I’m nothing in this story. I wasn’t there yesterday. It’s been nine years since I last graduated from Virginia Tech. From my occasional visits to campus since, it’s clear how the school has changed since I left. Virginia Tech was a different place on even April 15th than it was when I was a student.
Still, Virginia Tech is a family. There is a passion that develops from being a Hokie. It’s the sense of community that one hopes will develop when going off to college, only it’s better because it becomes real in so many unexpected ways. Whether it’s lifelong friendships or a knowing glance at encountering a stranger in a foreign country wearing a VT, a connection builds that never goes away. The feeling grows from happiness that you attended a great school to impatience for the day when your children can attend Virginia Tech.

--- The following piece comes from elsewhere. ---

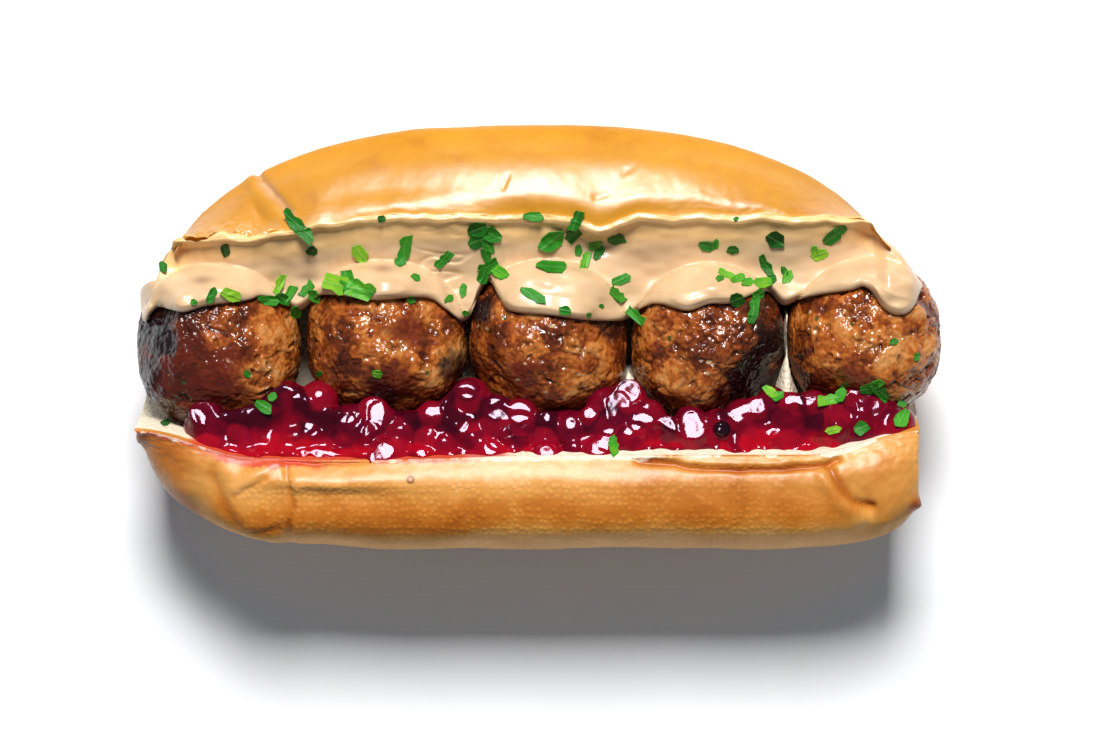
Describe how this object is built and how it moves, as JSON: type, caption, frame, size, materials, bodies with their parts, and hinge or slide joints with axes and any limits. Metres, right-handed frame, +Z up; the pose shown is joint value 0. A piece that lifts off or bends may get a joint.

Now I’m worried. I’m not worried that this sense of community will disappear. The bonds are too strong. But it will change. I worry that today’s students will only be able to remember the Virginia Tech of April 16, 2007. There will be a sadness, I imagine, although I know that what I think is only a guess. There is now a large group of Hokies that will be different in some way. Each student will internalize these events in his or her own way, but I don’t doubt that something will be there. Whether it’s a sadness at friends lost or anger at tragedy not averted, time will be the only salve. Even that will not be completely effective, of course. Time heals wounds, but only by covering them with scars.
So I worry. I wish I could help them. Instead, they will teach, an unfair burden on the innocent.
How will this change us? I wish I knew. I wish we didn’t have to find out. We do, and we will. Somehow. Being a Hokie means being part of a family larger than any you ever imagined possible. Through this indescribable cruelty, Hokies will continue.